_Source data:_
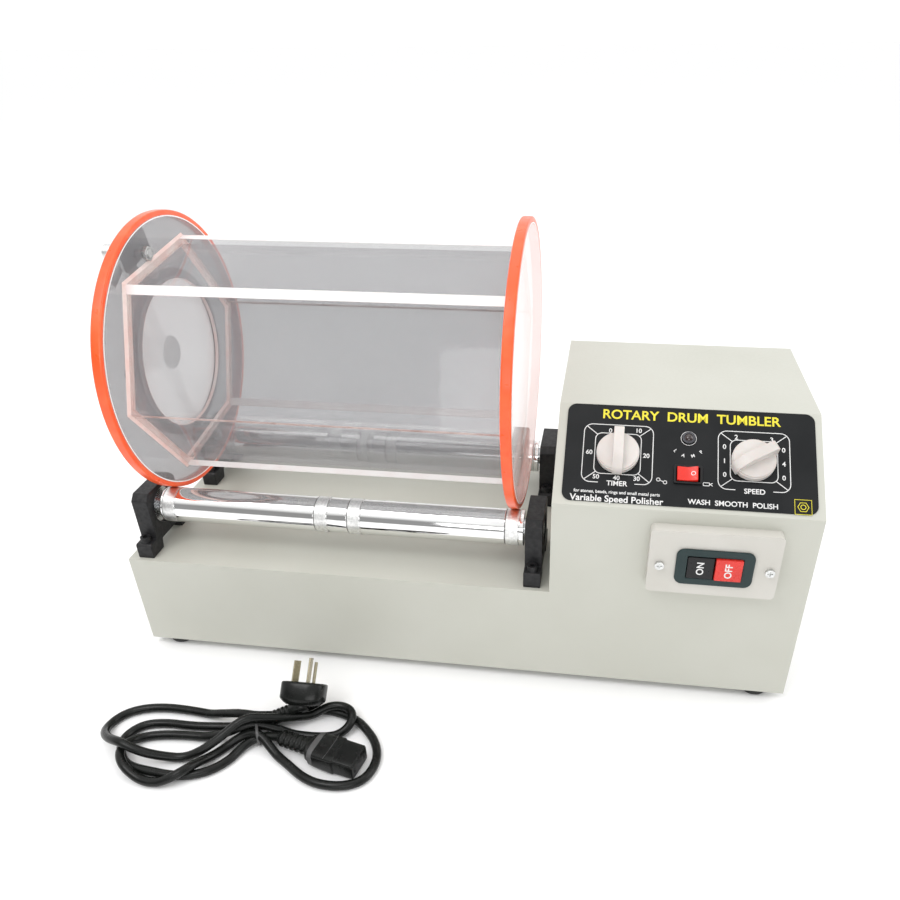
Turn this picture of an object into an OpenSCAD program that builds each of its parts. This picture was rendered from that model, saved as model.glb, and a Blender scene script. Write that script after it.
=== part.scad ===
// Rotary tumbler: a clear six-sided barrel between two rimmed discs, turned by two
// chromed rollers on a sheet-metal base with a control box at its right-hand end.
// Frame: origin on the table under the drum's axis, half-way along the housing;
// +X runs along the machine towards the control box, the operator stands at -Y, +Z is up.

/* [Housing] */
// Length of the housing along X
body_l = 560; // [540:1:600]
// Depth of the housing along Y
body_d = 206; // [200:1:220]
// Distance from the housing's front face to the drum's axis
front_to_axis = 100; // [98:1:104]
// Height of the deck above the table
deck_h = 96; // [90:1:105]
// Length of the control box along X
box_l = 197; // [195:1:205]
// Height above the table at which the box's front face starts to slope back
kink_h = 180; // [176:1:190]
// Height of the control box above the table
top_h = 231; // [226:1:240]
// Horizontal run of the sloping control panel
slope_run = 69; // [66:1:74]
// Thickness of the folded sheet
sheet = 1.5; // [1:0.1:2]
// Height of the rubber feet
foot_h = 8; // [6:0.5:10]

/* [Rollers] */
// Outer diameter of a roller
roller_d = 30; // [28:0.5:30]
// Distance between the two roller axes
roller_gap = 124; // [120:1:128]
// Height of the roller axes above the deck
roller_rise = 35; // [34:0.5:37]
// Length of a roller's barrel
roller_l = 313; // [305:1:314]
// Diameter of the roller shafts
shaft_d = 15; // [12:0.5:16]
// Width of a knurled grip band on a roller
band_w = 10; // [8:1:12]

/* [Bearing blocks] */
// Thickness of a bearing block along X
block_t = 14; // [13:0.5:16]
// Width of a bearing block above its feet
block_w = 47.5; // [46:0.5:50]
// Width of a bearing block over its feet
block_foot_w = 69; // [66:1:72]
// Height of a bearing block
block_h = 55.4; // [54:0.2:57]
// Outer diameter of a bearing
bearing_d = 32; // [28:1:32]

/* [Drum] */
// Outer diameter over the coloured rims
rim_d = 231; // [226:1:231]
// Thickness of a rim outside its disc
rim_t = 4; // [3:0.5:5]
// Thickness of a disc
disc_t = 8; // [6:0.5:8]
// X of the left disc's outer face
drum_x0 = -251.5; // [-252:0.5:-250]
// X of the right disc's outer face
drum_x1 = 54.5; // [50:0.5:55]
// Distance from the drum's axis to the barrel's corners
hex_r = 97; // [92:0.5:98]
// Angle by which the barrel's top corner lies behind the drum's axis
hex_tilt = 22.2; // [0:0.1:30]
// Thickness of a barrel panel
panel_t = 6; // [5:0.5:8]
// Radius of the filling port
port_r = 62; // [55:1:62]

/* [Lid clamp] */
// Radius at which the clamp's posts stand
post_r = 92; // [91:0.5:93]
// Angle of the hinged post, anticlockwise from +Y towards +Z
post_angle = 103.3; // [95:0.1:110]
// Width of the clamp bar
bar_w = 14; // [12:1:16]
// Reach of the clamp knob's arms
knob_reach = 37; // [30:1:38]

/* [Control panel] */
// Width of the control label
label_w = 185; // [180:1:186]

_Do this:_
The required output is the exact run of lines from the beginning of the listing above to the line that contains "bearing_d = 32; // [28:1:32]", inclusive of both.

_Result of this task:_
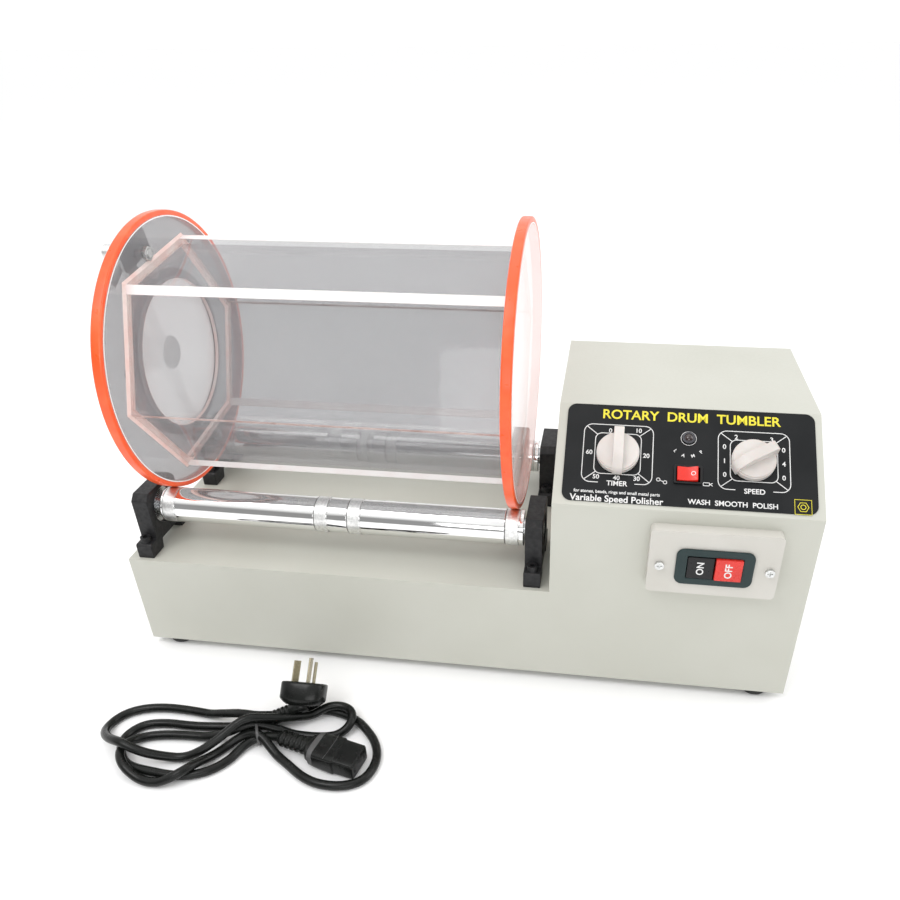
Turn this picture of an object into an OpenSCAD program that builds each of its parts. This picture was rendered from that model, saved as model.glb, and a Blender scene script. Write that script after it.
=== part.scad ===
// Rotary tumbler: a clear six-sided barrel between two rimmed discs, turned by two
// chromed rollers on a sheet-metal base with a control box at its right-hand end.
// Frame: origin on the table under the drum's axis, half-way along the housing;
// +X runs along the machine towards the control box, the operator stands at -Y, +Z is up.

/* [Housing] */
// Length of the housing along X
body_l = 560; // [540:1:600]
// Depth of the housing along Y
body_d = 206; // [200:1:220]
// Distance from the housing's front face to the drum's axis
front_to_axis = 100; // [98:1:104]
// Height of the deck above the table
deck_h = 96; // [90:1:105]
// Length of the control box along X
box_l = 197; // [195:1:205]
// Height above the table at which the box's front face starts to slope back
kink_h = 180; // [176:1:190]
// Height of the control box above the table
top_h = 231; // [226:1:240]
// Horizontal run of the sloping control panel
slope_run = 69; // [66:1:74]
// Thickness of the folded sheet
sheet = 1.5; // [1:0.1:2]
// Height of the rubber feet
foot_h = 8; // [6:0.5:10]

/* [Rollers] */
// Outer diameter of a roller
roller_d = 30; // [28:0.5:30]
// Distance between the two roller axes
roller_gap = 124; // [120:1:128]
// Height of the roller axes above the deck
roller_rise = 35; // [34:0.5:37]
// Length of a roller's barrel
roller_l = 313; // [305:1:314]
// Diameter of the roller shafts
shaft_d = 15; // [12:0.5:16]
// Width of a knurled grip band on a roller
band_w = 10; // [8:1:12]

/* [Bearing blocks] */
// Thickness of a bearing block along X
block_t = 14; // [13:0.5:16]
// Width of a bearing block above its feet
block_w = 47.5; // [46:0.5:50]
// Width of a bearing block over its feet
block_foot_w = 69; // [66:1:72]
// Height of a bearing block
block_h = 55.4; // [54:0.2:57]
// Outer diameter of a bearing
bearing_d = 32; // [28:1:32]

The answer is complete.